Insomma, una bella agenda germanocentrica alla vigilia della più importante riunione del board Bce di sempre. Oltretutto, presentata pubblicamente e con una protervia senza precedenti dalla prima banca tedesca: la stessa, giova ricordarlo, che con la sua operatività sul nostro debito, nel 2011 diede il via all’operazione di regime change che portò a Palazzo Chigi il governo guidato da Mario Monti. Ovvero, la Troika in loden. Perché dico questo? Perché a capo della Bce c’è un italiano che molti vorrebbero candidato proprio alla guida di un governo di salute pubblica dal 2019, dopo che il voto del prossimo anno si tramuterà in un pantano di ingovernabilità. E, guarda caso, l’altro giorno la banca d’affari Usa più attiva sull’Italia, Citigroup, ha pubblicato un report dedicato proprio alle elezioni del prossimo anno: sapete qual è l’esito più auspicato e auspicabile? “Per il futuro dell’Italia meglio un Parlamento senza maggioranza, che non un governo di grandi ma non così grandi coalizioni o un esecutivo del Movimento 5 Stelle”. 
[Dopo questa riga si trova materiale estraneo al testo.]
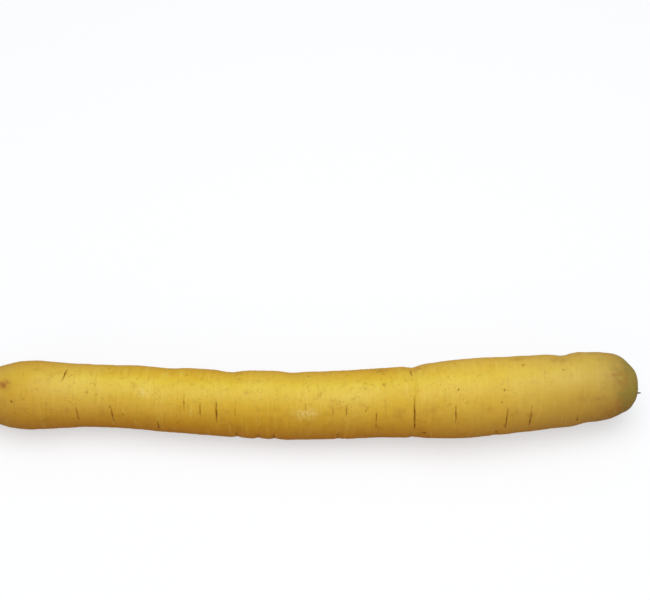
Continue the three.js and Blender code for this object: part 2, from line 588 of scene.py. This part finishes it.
# %% Leaf scars in the crown's basin
# Each leaf left a ring-shaped scar round the growing point, so the basin is finely ridged.
from_axis = np.hypot(skin[:, 1] - crown_y, skin[:, 2] - crown_z) / MM
facing_out = outward[:, 0] > 0.5
in_basin = facing_out * np.clip((5.2 - from_axis) / 0.8, 0, 1) * (from_tip > 262)
ridges = np.sin(from_axis * 7.5 + 1.4 * np.sin(spin * 5)) * 0.5 + cross_fine * 0.4
lift += 0.13 * in_basin * ridges
basin_mask = in_basin * np.clip(0.75 + 0.35 * ridges, 0, 1)
print("basin vertices:", int((basin_mask > 0.1).sum()))

# %% Move the skin
# The underside stays level with the table, where the root's weight presses it flat.
skin += outward * (lift * MM)[:, None]
skin[:, 2] = np.maximum(skin[:, 2], 0)
skin[:, 0] = np.minimum(skin[:, 0], crown_end)
root.data.vertices.foreach_set("co", skin.ravel())
root.data.update()
print("root, mm:", (np.ptp(skin, axis=0) / MM).round(1))

# %% Keep the masks on the mesh
# Painted shade: this mask is highest where the skin faces away from the overhead lamp, on the flanks,
# underneath and towards the back, and the skin material tints it amber there.
facing_from_lamp = 1 - outward[:, 2] + 0.3 * np.maximum(outward[:, 1], 0)
painted_flank_shade = np.clip(facing_from_lamp / 1.2, 0, 1) ** 0.6
MASKS = {
    "slit_brown": np.clip(slit_mask, 0, 1),
    "pale_bumps": pale_mask,
    "rust_and_shade": np.clip(rust_and_shade_mask, 0, 1),
    "basin": basin_mask,
    "painted_flank_shade": painted_flank_shade,
    "from_tip": from_tip,
}
for name, values in MASKS.items():
    attribute = root.data.attributes.new(name, "FLOAT", "POINT")
    attribute.data.foreach_set("value", values.astype(np.float32))
print("masks:", ", ".join(MASKS))

# %% [markdown]
# ## Helpers for materials
# A material is a chain of small steps, and the same few steps come back each time: read a mask,
# make noise, turn it into a soft edge, and mix a colour in. Short helpers keep each material
# readable. They only add nodes and join them up.

# %% Node helpers
def new_material(name):
    """A material with its node tree and its Principled shader."""
    material = bpy.data.materials.new(name)
    material.use_nodes = True
    return material, material.node_tree, material.node_tree.nodes["Principled BSDF"]


def add_node(tree, kind, inputs=(), **settings):
    """A node with its settings made and its inputs filled or joined."""
    made = tree.nodes.new(kind)
    for name, value in settings.items():
        setattr(made, name, value)
    for socket, value in dict(inputs).items():
        if isinstance(value, bpy.types.NodeSocket):
            tree.links.new(value, made.inputs[socket])
        else:
            made.inputs[socket].default_value = value
    return made


def mask(tree, name):
    """The mask of that name from the mesh."""
    return add_node(tree, "ShaderNodeAttribute", attribute_name=name).outputs["Fac"]


def soft_edge(tree, value, low, high):
    """0 below low, 1 above high, and smooth between them."""
    settings = {"Value": value, "From Min": low, "From Max": high}
    made = add_node(tree, "ShaderNodeMapRange", settings, interpolation_type="SMOOTHSTEP")
    return made.outputs["Result"]


def times(tree, a, b):
    """The product of two values."""
    return add_node(tree, "ShaderNodeMath", {0: a, 1: b}, operation="MULTIPLY").outputs[0]


def plus(tree, a, b):
    """The sum of two values."""
    return add_node(tree, "ShaderNodeMath", {0: a, 1: b}, operation="ADD").outputs[0]


def tint(tree, base, colour, amount):
    """The base colour with another mixed in by an amount."""
    made = add_node(tree, "ShaderNodeMix", data_type="RGBA")
    for socket, value in ((0, amount), (6, base), (7, colour)):
        if isinstance(value, bpy.types.NodeSocket):
            tree.links.new(value, made.inputs[socket])
        else:
            made.inputs[socket].default_value = value
    return made.outputs[2]


def noise_value(tree, place, scale, detail=2.0, roughness=0.5):
    """Smooth noise at a place. The scale is in features to the metre."""
    settings = {"Vector": place, "Scale": scale, "Detail": detail, "Roughness": roughness}
    return add_node(tree, "ShaderNodeTexNoise", settings).outputs["Fac"]


print("helpers ready")

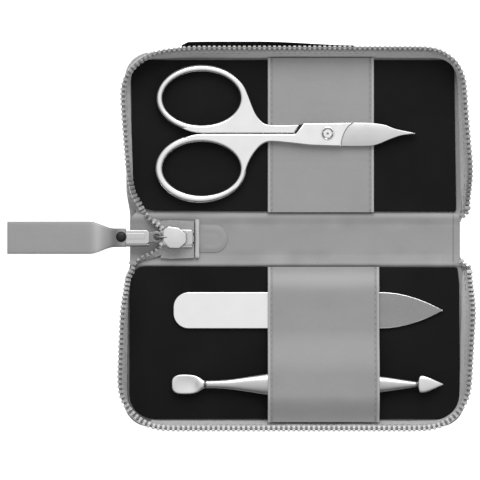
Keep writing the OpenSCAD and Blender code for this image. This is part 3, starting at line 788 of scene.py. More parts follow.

Su questo punto, Citigroup non ha dubbi: è convinta che, con un hung Parliament in stile britannico e un governo ad interim, le riforme possano passare più facilmente e il mercato azionario possa ripartire. Lo riferisce nero su bianco un report sul Paese datato 4 settembre: “Dopo venti anni nella Seconda Repubblica — si legge nelle 72 pagine di analisi realizzate dal team di Mauro Baragiola — l’Italia è in bilico sul ritorno al sistema proporzionale della Prima Repubblica. Mentre gli italiani speravano in una “Liberazione 3.0”, pensiamo che — rebus sic stantibus — il Paese potrebbe trarre maggior vantaggio da un parlamento paralizzato che non da governi a maggioranza debole come nel recente passato o dal ritorno ad una legge elettorale che favorisca la nascita di coalizioni di governo”. Troppe coincidenze, troppi déjà vu. Vediamo un po’ se oggi Mario Draghi dirà qualcosa in più. O nasconderà ancora le carte.